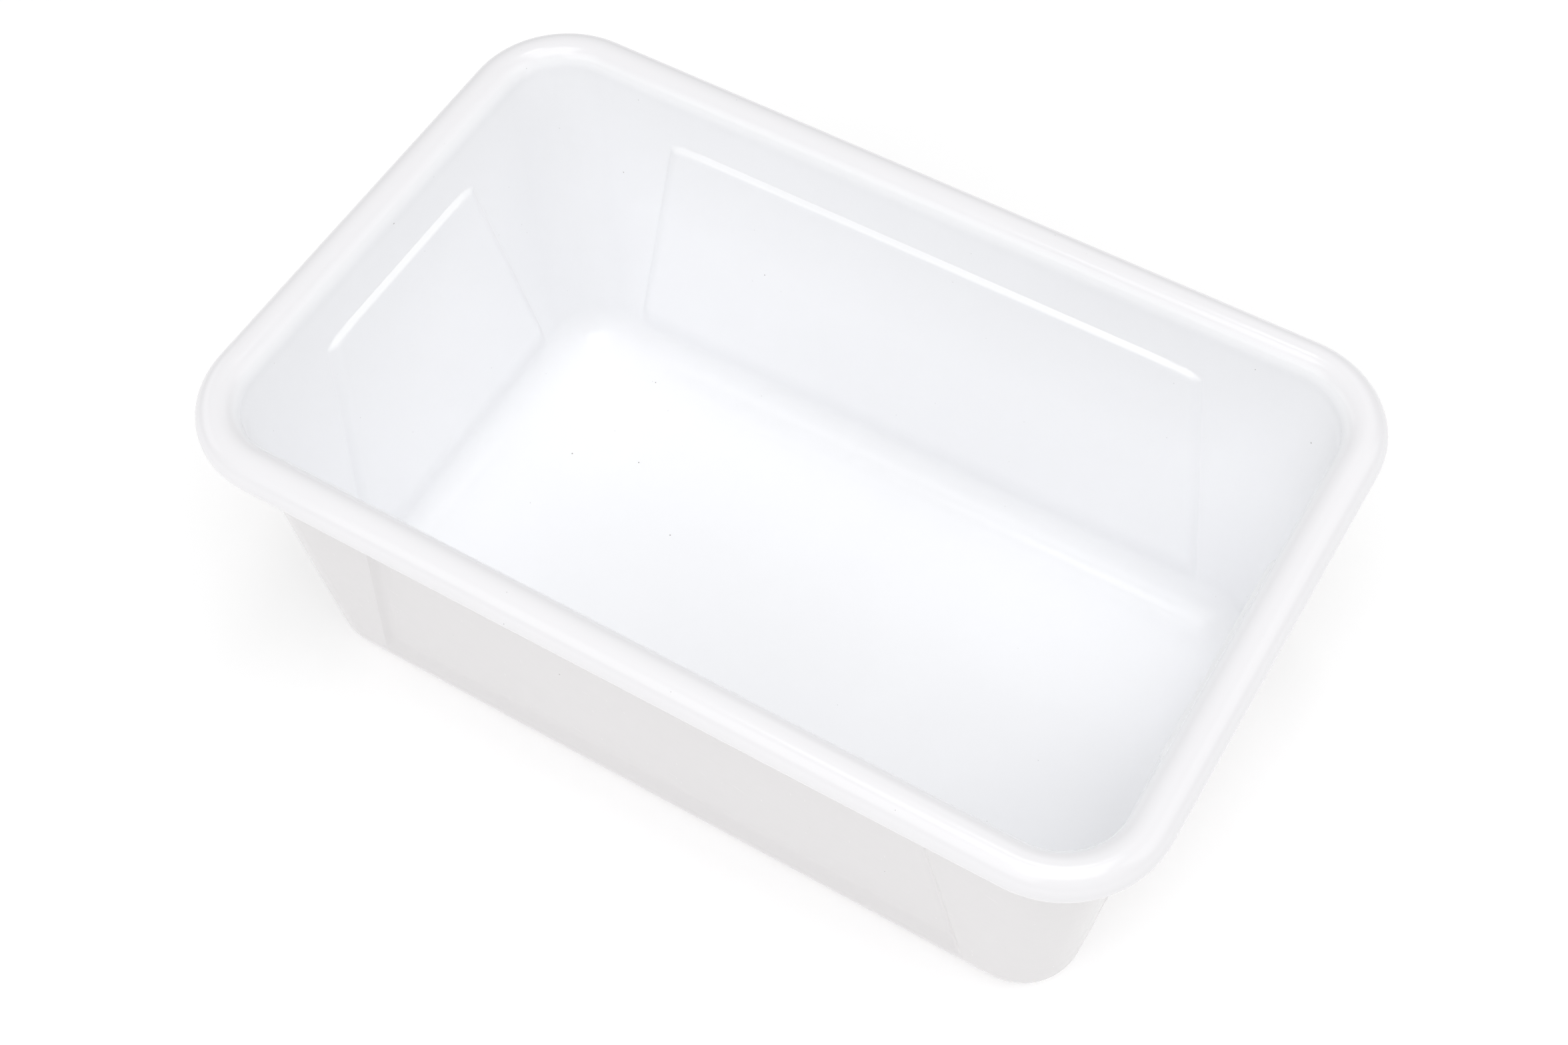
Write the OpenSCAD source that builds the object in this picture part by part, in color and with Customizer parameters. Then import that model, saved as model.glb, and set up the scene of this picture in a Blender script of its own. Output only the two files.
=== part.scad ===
// Deep rectangular tub with a rolled rim.
// Millimetres, +Z up. The origin is the middle of the underside and X runs along the length.

/* [Overall] */
// Length over the rim
tub_length = 280; // [250:5:340]
// Width over the rim
tub_width = 179; // [165:1:220]
// Height from the underside to the top of the rim
tub_height = 115; // [105:1:150]

/* [Walls] */
// Wall and floor thickness
wall = 2; // [1.6:0.1:2.4]
// Inward lean of the two short walls, in degrees
short_wall_draft = 5.2; // [4:0.1:6]
// Inward lean of the two long walls, in degrees
long_wall_draft = 5; // [4:0.1:6]
// Inside corner radius where the walls meet the rim
corner_top = 17.9; // [17:0.1:20]
// Inside corner radius where the walls meet the floor
corner_floor = 15.2; // [14:0.1:17]
// Inside radius between the walls and the floor
floor_fillet = 12; // [9:0.5:13]

/* [Rolled rim] */
// Outside diameter of the roll
roll_d = 11.8; // [10:0.1:13]
// How far round the sheet is rolled before its edge ends beside the wall, in degrees
roll_turn = 312; // [280:1:312]

/* [Stepped panels] */
// How far a panel's face stands in from its wall
panel_step = 2; // [1:0.1:2.4]
// Height of a panel's top edge above the underside
panel_top = 95.5; // [80:0.5:97]
// Drop of the sloping ledge along a panel's top edge
panel_ledge = 1.4; // [0.5:0.1:3]
// Height of a panel's bottom edge above the underside
panel_bottom = 10; // [10:0.5:24]
// Height over which a panel's face runs back to the wall at its bottom edge
panel_fade = 9; // [6:1:20]
// Distance of a panel's top corners from the ends of its wall
panel_inset_top = 42; // [36:1:50]
// Distance of a panel's bottom corners from the ends of its wall
panel_inset_bottom = 21; // [20:1:40]
// Corner radius of a panel's outline
panel_corner = 4; // [2:0.5:6]

/* [Hidden] */
$fn = 96;
plastic = [0.95, 0.955, 0.965];
arc_steps = 8;
clear = 5;
roll_r = roll_d / 2;
// The walls end and the roll begins at the height of the roll's middle
seam_z = tub_height - roll_r;
seam_x = tub_length / 2 - roll_d;
seam_y = tub_width / 2 - roll_d;
lean_x = tan(short_wall_draft);
lean_y = tan(long_wall_draft);
// The two arcs of the rounded foot share this height as their centre
foot_z = floor_fillet + wall;
// The foot's upright sides cross the leaning walls at this height
cross_z = foot_z + 0.5;
foot_x = inside_x(cross_z);
foot_y = inside_y(cross_z);
foot_corner = inside_corner(cross_z);
// The walls reach this far below the crossing, and the foot as far above it
overlap = 1.5;
// The leaning corners lie this little inside the flat walls, which gives the flat walls plain edges
corner_relief = 0.03;

// The sign of X and of Y at each corner, and the turn of a quarter round there
CORNERS = [[1, 1, 0], [-1, 1, 90], [-1, -1, 180], [1, -1, 270]];

// Inside half length, half width and corner radius at the height z
function inside_x(z) = seam_x - (seam_z - z) * lean_x;
function inside_y(z) = seam_y - (seam_z - z) * lean_y;
function inside_corner(z) = corner_floor + (corner_top - corner_floor) * z / seam_z;

// A closed outline whose corner i is rounded by an arc of radius r
function unit(v) = v / norm(v);
function corner_arc(a, b, c, r) =
    let (u = unit(a - b), v = unit(c - b),
         half = acos(u * v) / 2,
         centre = b + unit(u + v) * r / sin(half),
         from = b + u * r / tan(half) - centre,
         to = b + v * r / tan(half) - centre)
    [for (i = [0 : arc_steps])
        let (w = unit(from * (arc_steps - i) + to * i)) centre + r * w];
function rounded(points, r) =
    let (n = len(points))
    [for (i = [0 : n - 1])
        each corner_arc(points[(i + n - 1) % n], points[i], points[(i + 1) % n], r)];

// Copies of a shape that is built at the +X +Y corner, turned to all four corners
module at_corners(x, y) {
    for (side = CORNERS)
        translate([side.x * x, side.y * y, 0])
            rotate([0, 0, side.z])
                children();
}

// The profile drawn outward and up, run straight along a wall at the distance out
module straight(length, out) {
    translate([out, 0, 0])
        rotate([90, 0, 0])
            linear_extrude(length, center = true)
                children();
}

// A profile run straight along all four sides between the corner centres x, y
module along_sides(x, y) {
    for (turn = [0, 180])
        rotate([0, 0, turn]) {
            straight(2 * y, x) children();
            rotate([0, 0, 90])
                straight(2 * x, y) children();
        }
}

// A slab whose half length and half width change evenly from z0 to z1
module frustum(z0, z1, x0, x1, y0, y1) {
    intersection() {
        straight(2 * max(y0, y1) + clear, 0)
            polygon([[-x0, z0], [x0, z0], [x1, z1], [-x1, z1]]);
        rotate([0, 0, 90])
            straight(2 * max(x0, x1) + clear, 0)
                polygon([[-y0, z0], [y0, z0], [y1, z1], [-y1, z1]]);
    }
}

// The space inside the leaning walls, made larger on every side by grow. It reaches past the
// walls' height at both ends
module drafted_block(grow) {
    z0 = cross_z - overlap;
    z1 = seam_z + overlap;
    r0 = inside_corner(z0);
    r1 = inside_corner(z1);
    x0 = inside_x(z0) - r0;
    y0 = inside_y(z0) - r0;
    x1 = inside_x(z1) - r1;
    y1 = inside_y(z1) - r1;
    height = z1 - z0;
    round_grow = grow - corner_relief;
    frustum(z0, z1, x0 + r0 + grow, x1 + r1 + grow, y0, y1);
    frustum(z0, z1, x0, x1, y0 + r0 + grow, y1 + r1 + grow);
    for (side = CORNERS)
        translate([side.x * x0, side.y * y0, z0])
            multmatrix([[1, 0, side.x * (x1 - x0) / height, 0],
                        [0, 1, side.y * (y1 - y0) / height, 0],
                        [0, 0, 1, 0]])
                rotate([0, 0, side.z])
                    rotate_extrude(angle = 90)
                        polygon([[0, 0], [r0 + round_grow, 0],
                                 [r1 + round_grow, height], [0, height]]);
}

// The rounded foot under the walls, whose edge is a quarter round of the radius arc
module rounded_foot(arc) {
    x = foot_x - foot_corner;
    y = foot_y - foot_corner;
    translate([0, 0, foot_z]) {
        at_corners(x, y)
            rotate_extrude(angle = 90)
                foot_profile(arc);
        along_sides(x, y)
            foot_profile(arc);
        translate([-x, -y, -arc])
            cube([2 * x, 2 * y, arc + cross_z - foot_z + overlap]);
    }
}

// The foot's section out from a corner's centre: a quarter round with an upright side above it
module foot_profile(arc) {
    ring = foot_corner - floor_fillet;
    above = cross_z - foot_z + overlap;
    translate([0, -arc])
        square([ring, arc + above]);
    translate([ring, 0]) {
        square([arc, above]);
        intersection() {
            circle(arc);
            translate([0, -arc])
                square(arc);
        }
    }
}

// A stepped panel as a solid that reaches outward from its face. The wall's surface is at the
// distance out at z = 0 and leans outward as it rises
module panel(out, lean, half_top, half_bottom, top) {
    function at(z, step) = [out + z * lean - step, z];
    intersection() {
        straight(2 * half_bottom + clear, 0)
            polygon([
                at(panel_bottom, 0),
                at(panel_bottom + panel_fade, panel_step),
                at(top - panel_ledge, panel_step),
                at(top, 0),
                at(top, -clear),
                at(panel_bottom, -clear)]);
        translate([out / 2, 0, 0])
            rotate([90, 0, 90])
                linear_extrude(out)
                    polygon(rounded([
                        [-half_bottom, panel_bottom], [half_bottom, panel_bottom],
                        [half_top, top], [-half_top, top]], panel_corner));
    }
}

// The four panels on the surface that lies grow outside the inner one. Their edges move in by
// grow too, and their tops by half of it, which keeps the sheet as thick round the steps
module panels(grow) {
    top = panel_top - grow / 2;
    inset_top = panel_inset_top + grow;
    inset_bottom = panel_inset_bottom + grow;
    for (turn = [0, 180])
        rotate([0, 0, turn]) {
            panel(inside_x(0) + grow, lean_x, inside_y(top) - inset_top,
                  inside_y(panel_bottom) - inset_bottom, top);
            rotate([0, 0, 90])
                panel(inside_y(0) + grow, lean_y, inside_x(top) - inset_top,
                      inside_x(panel_bottom) - inset_bottom, top);
        }
}

// Section of the roll about its own middle: the sheet leaves the wall's top edge on the inner
// side, goes over the top and round underneath, and stops just short of the wall
module roll_profile() {
    end = 180 - roll_turn;
    difference() {
        circle(roll_r);
        circle(roll_r - wall);
        polygon([[0, 0], [-2 * roll_d, 0], [-2 * roll_d, -2 * roll_d],
                 [2 * roll_d * cos(end), 2 * roll_d * sin(end)]]);
    }
}

module tub_body() {
    color(plastic)
        difference() {
            union() {
                drafted_block(wall);
                rounded_foot(floor_fillet + wall);
            }
            difference() {
                union() {
                    drafted_block(0);
                    rounded_foot(floor_fillet);
                }
                panels(0);
            }
            panels(wall);
            translate([-tub_length / 2, -tub_width / 2, seam_z])
                cube([tub_length, tub_width, clear]);
        }
}

module rolled_rim() {
    path_r = corner_top + roll_r;
    x = seam_x - corner_top;
    y = seam_y - corner_top;
    color(plastic)
        translate([0, 0, seam_z])
            union() {
                at_corners(x, y)
                    rotate_extrude(angle = 90)
                        translate([path_r, 0])
                            roll_profile();
                along_sides(x, y)
                    translate([path_r, 0])
                        roll_profile();
            }
}

tub_body();
rolled_rim();
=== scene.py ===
"""A deep white plastic tub with a rolled rim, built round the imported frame. Metres, +Z up."""

import math

import bmesh
import bpy
import numpy as np
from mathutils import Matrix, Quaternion, Vector


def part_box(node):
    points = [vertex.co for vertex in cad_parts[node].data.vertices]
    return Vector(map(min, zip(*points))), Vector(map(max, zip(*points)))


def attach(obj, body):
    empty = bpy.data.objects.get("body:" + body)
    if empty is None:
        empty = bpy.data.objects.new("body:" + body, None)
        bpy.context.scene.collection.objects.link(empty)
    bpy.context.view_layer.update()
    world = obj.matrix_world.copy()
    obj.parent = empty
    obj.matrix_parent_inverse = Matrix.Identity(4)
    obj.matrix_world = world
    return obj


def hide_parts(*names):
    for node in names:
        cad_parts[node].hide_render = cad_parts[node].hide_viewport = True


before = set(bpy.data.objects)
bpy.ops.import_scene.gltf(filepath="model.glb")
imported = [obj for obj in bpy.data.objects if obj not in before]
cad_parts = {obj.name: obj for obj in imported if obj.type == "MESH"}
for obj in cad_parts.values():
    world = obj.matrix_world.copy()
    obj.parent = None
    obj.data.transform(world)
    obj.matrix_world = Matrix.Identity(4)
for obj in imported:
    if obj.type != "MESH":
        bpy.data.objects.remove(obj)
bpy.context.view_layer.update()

# ---------------------------------------------------------------------------
# Dimensions. What the frame gives is measured on it. The rest are the design's own values.

MM = 0.001
_, RIM_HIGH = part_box("rolled_rim")
_, BODY_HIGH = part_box("tub_body")
SEAM_Z = BODY_HIGH.z
ROLL_R = RIM_HIGH.z - SEAM_Z
SEAM_X = RIM_HIGH.x - 2 * ROLL_R
SEAM_Y = RIM_HIGH.y - 2 * ROLL_R
WALL = BODY_HIGH.x - SEAM_X
LEAN_X = math.tan(math.radians(5.2))
LEAN_Y = math.tan(math.radians(5))
CORNER_TOP = 17.9 * MM
CORNER_FLOOR = 15.2 * MM
FLOOR_FILLET = 12 * MM
ROLL_TURN = math.radians(312)

# The walls turn upright over this height, to run into the roll without a crease
TOP_BLEND = 5 * MM

# The stepped panels. A ledge runs along the top over PANEL_RAMP and along the slanted ends over
# PANEL_END_RAMP, and the face fades out over PANEL_FADE above PANEL_BOTTOM. The insets are measured
# from the ends of the wall, at the panel's top and bottom. LEDGE_HOLLOW is how much of a ledge's
# width goes to the hollow at its foot.
PANEL_STEP = 1.7 * MM
PANEL_TOP = 95.5 * MM
PANEL_BOTTOM = 8 * MM
PANEL_FADE = 14 * MM
PANEL_RAMP = 1.1 * MM
PANEL_END_RAMP = 4 * MM
PANEL_INSET_TOP = 42 * MM
PANEL_INSET_BOTTOM = 20.5 * MM
PANEL_CORNER = 2.5 * MM
LEDGE_HOLLOW = 0.1

# Where the roll's painted light and shade change, as parts of its radius above its middle: at the
# shoulder on its inner side, and low down on its outer side
SHOULDER_START = 0.5
SHOULDER_WIDTH = 0.35
OUTER_START = -0.9

# The plastic's colour inside the tub, on the rim and outside, and the colour of specks and dirt. The
# three plastic colours are one white plastic with painted light and shade: painted brighter and bluer
# inside the tub, and darker outside it.
INSIDE_PAINTED_LIGHT = (0.957, 0.961, 0.974)
RIM_PAINTED_LIGHT = (0.898, 0.892, 0.91)
OUTSIDE_PAINTED_SHADE = (0.785, 0.77, 0.775)
SOIL = (0.16, 0.14, 0.13)

# The four sides, each with the direction out of it and the direction along it
SIDES = [(Vector((1, 0)), Vector((0, 1))), (Vector((0, 1)), Vector((-1, 0))),
         (Vector((-1, 0)), Vector((0, -1))), (Vector((0, -1)), Vector((1, 0)))]

# Mesh density of the tub. The middle steps are for the short sides and the long ones
CORNER_STEPS = 14
END_STEPS = 3
MIDDLE_STEPS = (16, 28)
FILLET_STEPS = 16
ABOVE_PANEL_ROWS = 9
PANEL_ROWS = 14
FADE_ROWS = 8

# Mesh density of the rim: round the roll's outer face, its free edge and its inner face, and then
# along the sides and the corners
OVER_STEPS = 72
TIP_STEPS = 10
UNDER_STEPS = 48
RIM_SIDE_STEPS = 24
RIM_CORNER_STEPS = 20

# Edges steeper than this stay sharp
SHARP_ANGLE = math.radians(50)

# Columns and rows are close together across a panel's edge. Positive is inside the panel.
EDGE_OFFSETS = MM * np.array([-3, -1.4, -0.6, -0.2, 0, 0.12, 0.27, 0.45, 0.65, 0.9,
                              1.2, 1.5, 1.9, 2.4, 3, 3.7, 5])


def smooth(t):
    """0 to 1 with a level start and end."""
    t = np.clip(t, 0, 1)
    return t * t * (3 - 2 * t)


def ledge(t):
    """The height of a ledge across its width: a small hollow first, then a broad rounded edge."""
    t = np.clip(t, 0, 1)
    t = (1 + LEDGE_HOLLOW) * t * t / (t + LEDGE_HOLLOW)
    return 1 - (1 - t) ** 2


def drop(z):
    """The height below the seam by which the walls have leaned in at z."""
    depth = SEAM_Z - z
    t = depth / TOP_BLEND
    return TOP_BLEND * t * t * (2 - t) if t < 1 else depth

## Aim
Transcribe nothing but the lines from the line with "translate([-tub_length / 2, -tub_width" through the line with "obj.parent = empty", reproducing each exactly.

## Complete response
            translate([-tub_length / 2, -tub_width / 2, seam_z])
                cube([tub_length, tub_width, clear]);
        }
}

module rolled_rim() {
    path_r = corner_top + roll_r;
    x = seam_x - corner_top;
    y = seam_y - corner_top;
    color(plastic)
        translate([0, 0, seam_z])
            union() {
                at_corners(x, y)
                    rotate_extrude(angle = 90)
                        translate([path_r, 0])
                            roll_profile();
                along_sides(x, y)
                    translate([path_r, 0])
                        roll_profile();
            }
}

tub_body();
rolled_rim();
=== scene.py ===
"""A deep white plastic tub with a rolled rim, built round the imported frame. Metres, +Z up."""

import math

import bmesh
import bpy
import numpy as np
from mathutils import Matrix, Quaternion, Vector


def part_box(node):
    points = [vertex.co for vertex in cad_parts[node].data.vertices]
    return Vector(map(min, zip(*points))), Vector(map(max, zip(*points)))


def attach(obj, body):
    empty = bpy.data.objects.get("body:" + body)
    if empty is None:
        empty = bpy.data.objects.new("body:" + body, None)
        bpy.context.scene.collection.objects.link(empty)
    bpy.context.view_layer.update()
    world = obj.matrix_world.copy()
    obj.parent = empty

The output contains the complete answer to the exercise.